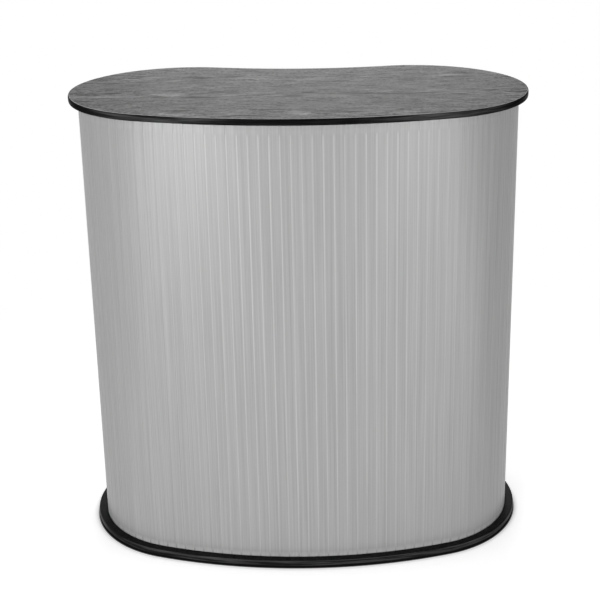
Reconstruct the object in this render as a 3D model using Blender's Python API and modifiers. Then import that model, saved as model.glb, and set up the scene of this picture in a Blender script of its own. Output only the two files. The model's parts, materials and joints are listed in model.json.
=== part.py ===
"""A knock-down exhibition counter: two kidney-shaped boards, a tambour wrap between them, and inside
it four jointed poles that carry a shelf and the top. Metres, +Z up, front towards -Y. The origin is
on the floor, at the centre of the outline's own box."""

import math

import bmesh
import bpy
from mathutils import Matrix, Vector

# Clearances and cuts
TOUCH_GAP = 0.0003
CUT_OVERRUN = 0.002
MERGE_DISTANCE = 0.00001
SHARP_ANGLE = math.radians(30.0)

# Kidney outline, measured at the outer face of the edge band
BOARD_WIDTH = 0.950
END_RADIUS = 0.235
FRONT_RADIUS = 1.004
BACK_RADIUS = 0.807
END_SEGMENTS = 28
FRONT_SEGMENTS = 16
BACK_SEGMENTS = 8

# Boards
OVERALL_HEIGHT = 0.972
BOARD_THICKNESS = 0.012
SHELF_THICKNESS = 0.012
SHELF_HEIGHT = 0.480
SHELF_CLEARANCE = 0.006

# Edge band of the top and base: a rounded face with a tongue in a slot of the board's edge
BAND_THICKNESS = 0.002
BAND_SHOULDER = 0.0008
BAND_FACE_SEGMENTS = 4
TONGUE_LENGTH = 0.006
TONGUE_THICKNESS = 0.0015
SHELF_BAND_THICKNESS = 0.001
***
_SHORT TASK_
Please give an exact restatement of only the lines from the beginning of the material above to the line with "SHARP_ANGLE = math.radians(30.0)", inclusive.

_SOLUTION TO THE EXERCISE_
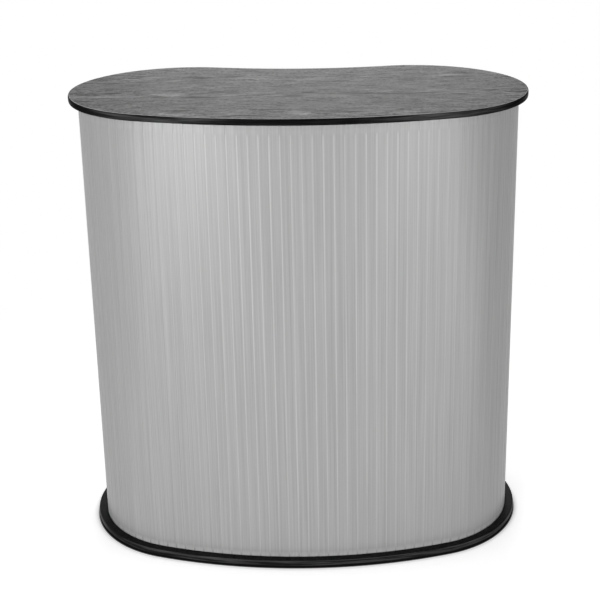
Reconstruct the object in this render as a 3D model using Blender's Python API and modifiers. Then import that model, saved as model.glb, and set up the scene of this picture in a Blender script of its own. Output only the two files. The model's parts, materials and joints are listed in model.json.
=== part.py ===
"""A knock-down exhibition counter: two kidney-shaped boards, a tambour wrap between them, and inside
it four jointed poles that carry a shelf and the top. Metres, +Z up, front towards -Y. The origin is
on the floor, at the centre of the outline's own box."""

import math

import bmesh
import bpy
from mathutils import Matrix, Vector

# Clearances and cuts
TOUCH_GAP = 0.0003
CUT_OVERRUN = 0.002
MERGE_DISTANCE = 0.00001
SHARP_ANGLE = math.radians(30.0)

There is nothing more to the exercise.